Cephalon's bid to get its sleep drug Nuvigil approved as a treatment for jet lag has been delayed after regulators cast doubt on whether the data proferred by the company was robust enough.

The company has received a complete response letter from the US Food and Drug Administration for its supplemental New Drug Application for Nuvigil (armodafinil) for patients with excessive sleepiness associated with jet lag disorder. The sNDA deals specifically with jet lag suffered while travelling eastbound from the USA.

Cephalon says it “worked closely with the FDA to design a special protocol assessment” that would evaluate the experience of a typical eastbound airline traveller. Patients taking Nuvigil showed a statistically significant improvement over placebo using an objective measure – the Multiple Sleep Latency Test – and a subjective assessment – the Patient Global Impression of Severity (PGI-S).

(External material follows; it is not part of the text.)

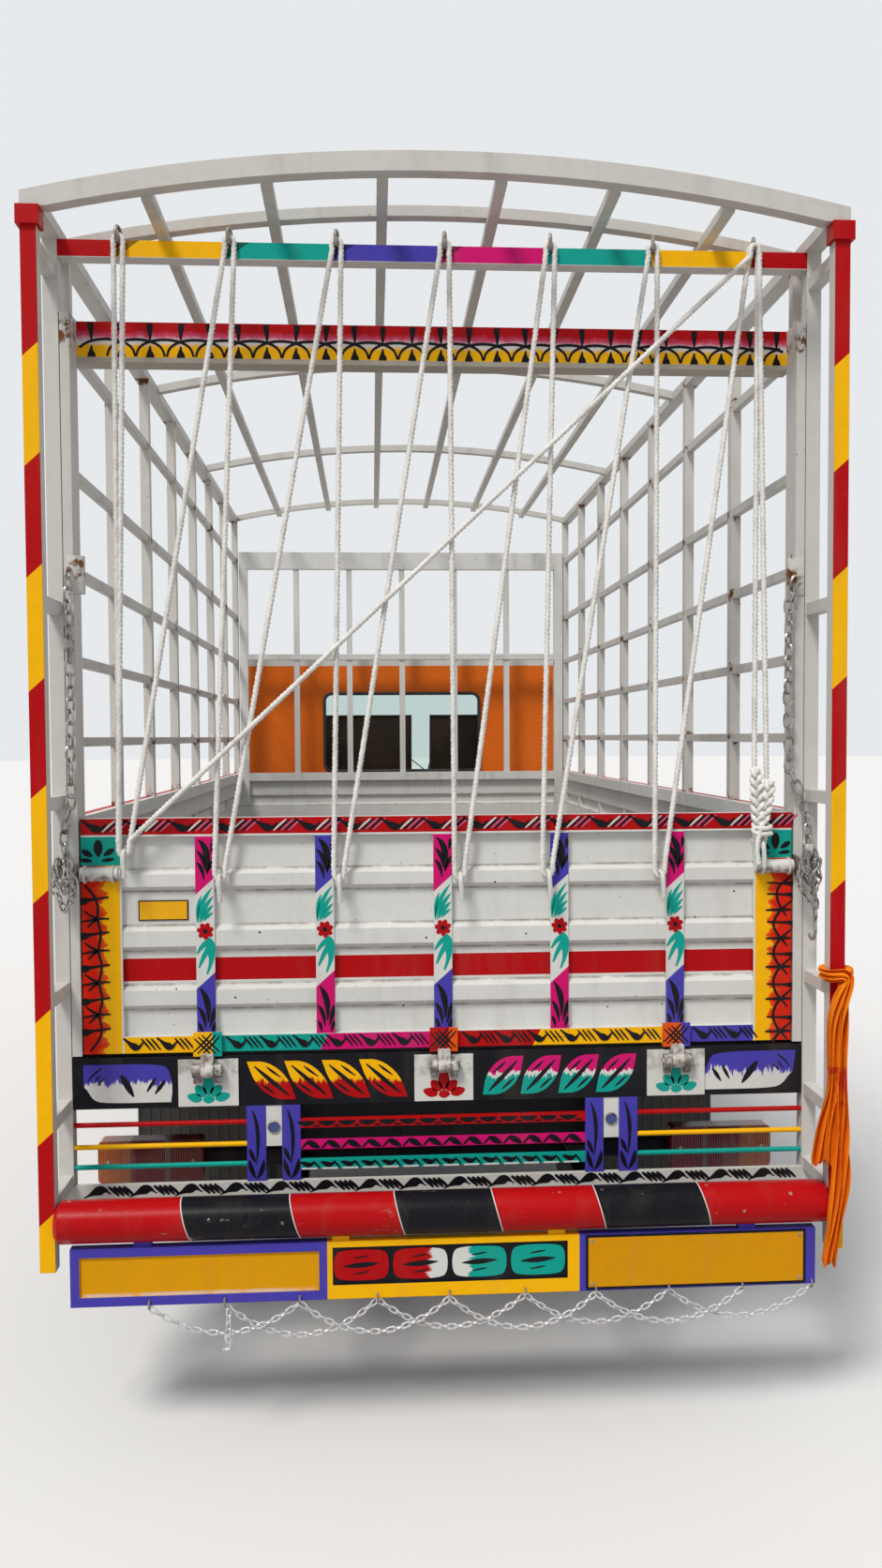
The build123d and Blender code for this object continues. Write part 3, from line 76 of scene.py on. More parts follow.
# Chassis: two pressed channel rails with riveted cross members, and the axles and shaft
# below them. All of it is steel under one coat of black chassis paint, dulled by road
# dust and oil. Its finish is worked out from where each point lies, in metres.
class Field:
    """A number that changes over a surface, which Python's operators build on."""

    def __init__(self, finish, socket):
        self.finish = finish
        self.socket = socket

    def maths(self, operation, *values):
        node = self.finish.node("ShaderNodeMath", {"operation": operation})
        for place, value in enumerate(values):
            self.finish.feed(node.inputs[place], value)
        return Field(self.finish, node.outputs[0])

    def paired(operation):
        return lambda self, other: self.maths(operation, self, other)

    __add__ = __radd__ = paired("ADD")
    __mul__ = __rmul__ = paired("MULTIPLY")
    __sub__ = paired("SUBTRACT")
    __truediv__ = paired("DIVIDE")
    __mod__ = paired("FLOORED_MODULO")
    __gt__ = paired("GREATER_THAN")
    __lt__ = paired("LESS_THAN")
    most = paired("MAXIMUM")
    least = paired("MINIMUM")

    def __abs__(self):
        return self.maths("ABSOLUTE", self)

    def rise(self, low, high):
        """0 below low, 1 above high, and an even slope between."""
        node = self.finish.node("ShaderNodeMapRange", {"clamp": True}, Value=self,
                                From_Min=low, From_Max=high)
        return Field(self.finish, node.outputs[0])

    def between(self, low, high):
        return (self > low) * (self < high)

    def ridges(self, pitch):
        """0.5 at every pitch, falling evenly to 0 midway between."""
        return abs((self / pitch) % 1 - 0.5)

    def near(self, marks, reach):
        """1 at any of the marks, falling to 0 at reach from it."""
        closest = abs(self - marks[0])
        for mark in marks[1:]:
            closest = closest.least(abs(self - mark))
        return closest.rise(reach, 0)


class Finish:
    """A material whose nodes are asked for by type, settings and inputs."""

    def __init__(self, name):
        self.material = bpy.data.materials.new(name)
        self.material.use_nodes = True
        self.tree = self.material.node_tree
        self.shader = self.tree.nodes["Principled BSDF"]
        self.place = self.node("ShaderNodeTexCoord").outputs["Object"]
        axes = self.node("ShaderNodeSeparateXYZ", Vector=self.place).outputs
        self.x, self.y, self.z = (Field(self, axis) for axis in axes)

    def feed(self, socket, value):
        """Links a field or an output to a socket, or sets it; a name is an enamel's."""
        if isinstance(value, str):
            value = enamel[value]
        if isinstance(value, Field):
            value = value.socket
        if isinstance(value, bpy.types.NodeSocket):
            self.tree.links.new(value, socket)
        else:
            socket.default_value = (*value, 1) if socket.type == "RGBA" else value

    def node(self, kind, settings=None, **inputs):
        node = self.tree.nodes.new(kind)
        for key, value in (settings or {}).items():
            setattr(node, key, value)
        for key, value in inputs.items():
            names = (key, key.replace("_", " "))
            socket = next(s for s in node.inputs
                          if s.enabled and (s.identifier in names or s.name in names))
            self.feed(socket, value)
        return node

    def layers(self, colour, *coats):
        """A colour under coats, each a share and the colour that covers where it is 1."""
        for share, over in coats:
            colour = self.node("ShaderNodeMix", {"data_type": "RGBA"}, Factor=share, A=colour,
                               B=over).outputs["Result"]
        return colour

    def noise(self, scale, detail=3.0, rough=0.55, stretch=(1, 1, 1)):
        spread = self.node("ShaderNodeMapping", Vector=self.place, Scale=stretch).outputs[0]
        node = self.node("ShaderNodeTexNoise", Vector=spread, Scale=scale, Detail=detail,
                         Roughness=rough)
        return Field(self, node.outputs[0])

    def chips(self, scale, reach):
        """1 inside scattered small chips, which a cell's size spaces and reach sizes."""
        cells = self.node("ShaderNodeTexVoronoi", Vector=self.place, Scale=scale).outputs
        ragged = Field(self, cells["Distance"]) + self.noise(scale * 9, 2.0) * reach - reach * 0.5
        return ragged.rise(reach, reach * 0.8)

    def surface(self, colour, roughness, metallic=0.0, height=None, height_size=0.001, edge=0.0,
                **fixed):
        """Sets what the shader shows; height is a field that becomes bump, and fixed
        inputs are the same all over."""
        shown = {"Base Color": colour, "Roughness": roughness, "Metallic": metallic}
        shown.update((key.replace("_", " "), value) for key, value in fixed.items())
        if edge:
            shown["Normal"] = self.node("ShaderNodeBevel", {"samples": 4}, Radius=edge).outputs[0]
        if height is not None:
            bump = self.node("ShaderNodeBump", Height=height, Distance=height_size)
            if edge:
                self.feed(bump.inputs["Normal"], shown["Normal"])
            shown["Normal"] = bump.outputs[0]
        for key, value in shown.items():
            self.feed(self.shader.inputs[key], value)
        return self.material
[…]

The most common adverse events associated with treatment (5% or greater) were headache, nausea, insomnia, diarrhoea and palpitations, but the company insists there were no reports of serious rash observed in the trial participants, and no new safety signals were observed. However it seems the FDA is less than impressed with the subjective testing used.

Cephalon chief medical officer Lesley Russell said that “although we reached statistical significance on both primary endpoints, the complete response letter raised questions regarding the robustness of the PGI-S data". She added that “we have already reviewed this issue with the FDA and will be scheduling a meeting with the agency in the near future to discuss it further”.

Nuvigil, which is a long-acting follow-up to Cephalon's Provigil (modanafil), is indicated to improve wakefulness in patients with excessive sleepiness associated with treated obstructive sleep apnea, shift work disorder or narcolepsy. It brought in sales of $35.6 million last year.